Enfin, la baisse du taux de CSG pour une partie des retraités devrait coûter 1,5 milliard d'euros, selon la Commission des comptes. Il s'agit ici de la branche retraite de la Sécurité sociale. A partir de l'année prochaine, seules les pensions inférieures à 2 000 euros brut seront de nouveau revalorisées au niveau de l'inflation, rappelle Libération. "Quand on indexe, le pouvoir d'achat d'une pension [somme versée à la retraite] reste inchangé. Quand on supprime l'indexation, le pouvoir d'achat d'une pension est raboté chaque année du montant de l'inflation", explique le professeur. Puisqu'une partie des retraites vont de nouveau être indexées, cela signifie donc davantage de dépenses pour la Sécurité sociale, qui creusent le déficit.

Une croissance moins forte que prévu

En plus de ces mesures, l'avenir s'annonce moins positif qu'espéré. Avec une croissance économique revue de 1,7% à 1,4% cette année, le scénario d'une Sécurité sociale en excédent en 2020 "risquerait également d'être compromis"."Le chiffre de la croissance englobe tous les autres, reprend Alexandre Delaigue. Il détermine l'évolution des emplois, donc des salaires, et donc des recettes pour la Sécurité sociale", précise-t-il. 

Globalement, une plus faible croissante n'est pas bonne pour les recettes de l’Etat et de la protection sociale.

Alexandre Delaigue, professeur d'économie

à franceinfo

L'économiste nuance toutefois : "On raisonne avec un point de vue comptable, où l'on compare les recettes et les dépenses, mais dans pas mal de domaines, les besoins évoluent."

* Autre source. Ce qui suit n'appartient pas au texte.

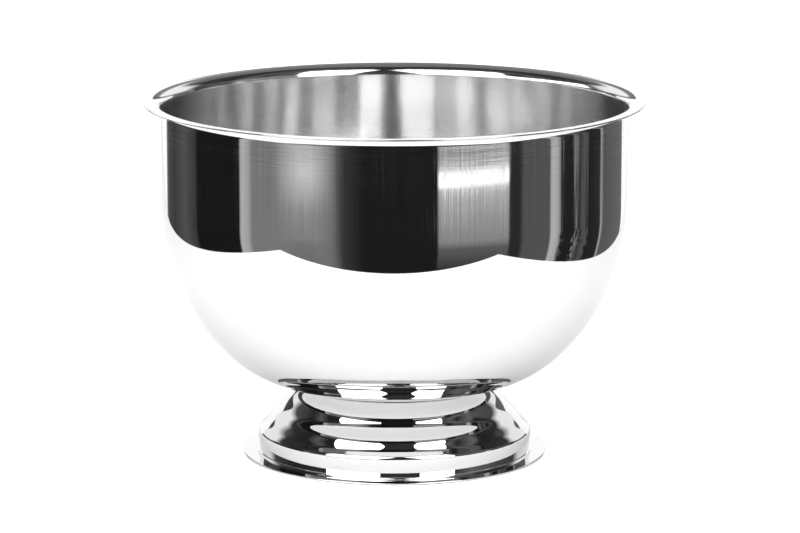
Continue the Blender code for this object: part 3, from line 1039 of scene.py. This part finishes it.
def hang_card(name, distance, first, last, fade, heights):
    """A strip round the bowl from azimuth first to last, seen by the steel and nothing else."""
    outline = start_outline(distance, heights[0][0])
    draw_line(outline, distance, heights[-1][0])
    bmesh.ops.rotate(outline, verts=outline.verts, cent=(0.0, 0.0, 0.0),
                     matrix=Matrix.Rotation(math.radians(first - 90.0), 3, "Z"))
    bmesh.ops.spin(outline, geom=outline.verts[:] + outline.edges[:], cent=(0.0, 0.0, 0.0),
                   axis=(0.0, 0.0, 1.0), angle=math.radians(last - first), steps=24)
    glow = card_glow(name + "_glow", first, last, fade, heights)
    only_for_mirrors(put_on_stage(name, outline, glow))
    print("%s from %.0f to %.0f degrees" % (name, first, last))


hang_card("striped_card", 1.0, 18.9, 53.5, 1.2,
          [(-0.20, 0.05), (-0.02, 0.14), (0.045, 0.42), (0.071, 0.58), (0.075, 2.1), (0.084, 2.1),
           (0.090, 0.50), (0.13, 0.22)])
hang_card("left_glow_card", 1.0, -56.0, -26.0, 12.0,
          [(-0.20, 0.20), (0.0, 0.24), (0.05, 0.36), (0.085, 0.85), (0.11, 0.60), (0.14, 0.34)])
hang_card("left_side_card", 0.30, -148.0, -70.0, 6.0,
          [(0.330, 2.5), (0.35, 5.5), (0.41, 5.5)])
hang_card("right_side_card", 0.30, 58.0, 119.0, 8.0,
          [(0.335, 0.2), (0.35, 0.4), (0.42, 0.4)])

# %% [markdown]
# ## The camera
# A long lens from three metres away, half a metre above the rim and looking eleven degrees
# down. A short lens from close by would show the same size, but would open the two ellipses of
# the rim and the foot by different amounts. The plain tone curve keeps white white.

# %% Camera and tones
CAMERA_PLACE = (0.00406, -3.050, 0.7328)
CAMERA_TILT = 11.092
CAMERA_LENS = 194.4


def make_camera():
    lens = bpy.data.cameras.new("studio_camera")
    lens.sensor_width = 36.0
    lens.lens = CAMERA_LENS
    lens.clip_start = 0.1
    lens.clip_end = 200.0
    camera = bpy.data.objects.new("studio_camera", lens)
    camera.location = CAMERA_PLACE
    camera.rotation_euler = (math.radians(90.0 - CAMERA_TILT), 0.0, 0.0)
    scene.collection.objects.link(camera)
    scene.camera = camera


make_camera()
scene.view_settings.view_transform = "Standard"
scene.cycles.glossy_bounces = 8
print("camera %.2f m away, %.1f degrees down" % (-CAMERA_PLACE[1], CAMERA_TILT))

# %% [markdown]
# ## Sizes and the end
# The finer pieces must not be bigger than the frame. Both boxes are measured and printed.

# %% Sizes and the end
new_low, new_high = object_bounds()
new_size = [round(1000 * (high - low), 2) for low, high in zip(new_low, new_high)]
print("visual size in mm:", new_size)
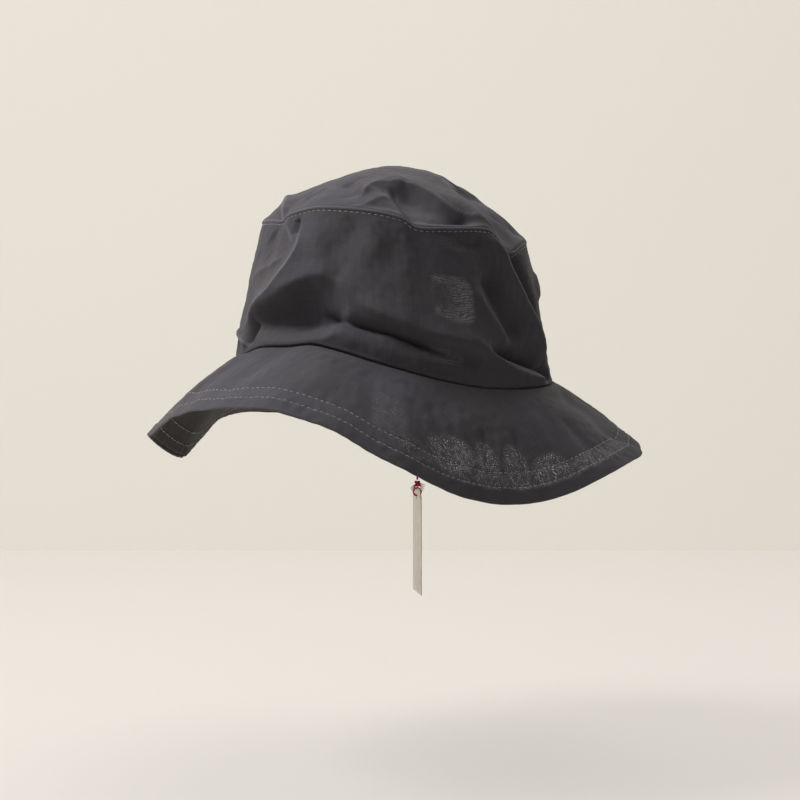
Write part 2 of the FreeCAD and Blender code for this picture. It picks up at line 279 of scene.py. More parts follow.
OPENING_HALF_WIDTH = 90.0
OPENING_HALF_LENGTH = 94.5
TIP_HALF_WIDTH = 74.0
TIP_HALF_LENGTH = 78.0
CROWN_PEAK = 114.0
SIDE_BULGE = 1.0
BRIM_WIDTH = 68.0
BRIM_ARCH = 3.0
SEAM_RISE = [(-110, 5), (-65, 6), (-48, 5), (-28, 12), (-13, 13), (-1, 14), (25, 3), (44, -5),
             (63, -9.5), (96, -10), (115, -9), (160, -4), (205, 1)]
TIP_RISE = [(-110, 83), (-65, 83), (-36, 82.6), (-28.5, 82.2), (-25, 85), (-19, 86.8), (-7, 89), (15, 87),
            (29, 83), (35, 78), (48, 77.5), (67, 77.5), (72, 75.5), (80, 67), (87, 65), (96, 68.5),
            (112, 72), (160, 77), (205, 82)]
BRIM_DROOP = [(-135, 32), (-112, 31.5), (-96, 46.5), (-80, 56), (-65, 43.5), (-48, 40), (-32, 35),
              (-15, 28), (5, 29), (25, 44.5), (45, 61), (65, 61), (85, 46), (115, 36.5),
              (160, 34), (205, 33)]
BRIM_REACH = [(-112, 1.02), (-80, 1.05), (-65, 0.99), (-50, 0.92), (-38, 0.91), (-15, 0.98),
              (5, 1.0), (45, 1.0), (115, 0.94), (205, 1.0)]
# How much the soft edge of the brim has stretched or drawn in
BRIM_EASE = [(-110, 7), (-97, 5.5), (-84, 2.6), (-65, 1.5), (-48, 1), (-25, 0), (0, -1.2), (14, -4.2),
             (26, -1), (45, 0.5), (70, 0.3), (86, -1), (98, -1.2), (108, 0.8), (135, 0), (170, 2),
             (205, 3.5), (232, 5)]

# Depth of each layer under the outside of the cloth, and how thick the cloth is drawn
CLOTH_THICKNESS = 0.4
LINING_DEPTH = 0.95
BAND_DEPTH = 1.75
LABEL_DEPTH = 2.6

# Thread rows
TIP_ROW_BELOW_SEAM = 2.5
BRIM_OUTER_ROW_INSET = 9.0
BRIM_INNER_ROW_INSET = 17.0
BACK_ROW_OFFSET = 2.0
STITCH_PITCH = 3.3
STITCH_LENGTH = 2.5
STITCH_RADIUS = 0.24
# How high the middle of a stitch lies over the cloth, as a share of its radius
STITCH_LIFT = 0.75


def ring(points):
    """Smooth closed curve through (bearing, value) points, as a function of an array of bearings."""
    points = sorted((bearing % 360.0, value) for bearing, value in points)
    at = np.array([p[0] for p in points])
    value = np.array([p[1] for p in points], float)
    ahead = (np.roll(at, -1) - at) % 360.0
    behind = np.roll(ahead, 1)
    slope = (np.roll(value, -1) - np.roll(value, 1)) / (ahead + behind)

    def value_at(bearing):
        bearing = np.asarray(bearing, float) % 360.0
        i = np.searchsorted(at, bearing, side="right") - 1
        k = (i + 1) % len(at)
        span = ahead[i]
        t = ((bearing - at[i]) % 360.0) / span
        start = (2 * t ** 3 - 3 * t ** 2 + 1) * value[i] + (t ** 3 - 2 * t ** 2 + t) * span * slope[i]
        end = (3 * t ** 2 - 2 * t ** 3) * value[k] + (t ** 3 - t ** 2) * span * slope[k]
        return start + end

    return value_at


seam_rise = ring(SEAM_RISE)
tip_rise = ring(TIP_RISE)
brim_droop = ring(BRIM_DROOP)
brim_reach = ring(BRIM_REACH)
brim_ease = ring(BRIM_EASE)


def outward(bearing):
    angle = np.radians(bearing)
    return np.stack([np.sin(angle), -np.cos(angle), np.zeros_like(angle)], axis=-1)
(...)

Un budget inadapté aux dépenses ?

Au-delà de ces éléments conjoncturels, la structure même du régime français de protection sociale est déstabilisé depuis plusieurs années, relève Alternatives Economiques (article payant). Selon le professeur d'économie Arnaud Parienty, "les dépenses sociales augmentent inévitablement plus vite que le produit intérieur brut (PIB). Les progrès techniques en matière de santé ne se traduisent pas, comme dans les autres secteurs, par des gains de productivité, mais par une inflation des coûts : examens, matériels sophistiqués, etc."

"Ce déficit, c'est simplement une absence de ressources, dénonce Christophe Prudhomme, délégué CGT urgentiste, sur franceinfo. Les députés votent une loi de financement de la Sécurité sociale en dessous des besoins, ce qui permet d’annoncer des déficits, puis d'imposer des économies", dénonce-t-il en décrivant "l'escroquerie intellectuelle de ces trente dernières années".

Ce pseudo déficit est un outil pour pouvoir restructurer le système de santé sous la contrainte financière.

Christophe Prudhomme, délégué CGT urgentiste

à franceinfo

Par ailleurs, le vieillissement de la population, lié surtout à l'augmentation de l'espérance de vie, fait augmenter les dépenses de retraite. Mais d'autres dépenses, comme celles liées au chômage, augmentent dans le même temps, à cause notamment d'une croissance en baisse, poursuit Arnaud Parienty. 

De son propre aveu, le gouvernement sait depuis plusieurs mois que sa projection de départ est devenue chimérique. Agnès Buzyn l'avait reconnu en janvier : "Le retour à l'équilibre en 2019 est compromis."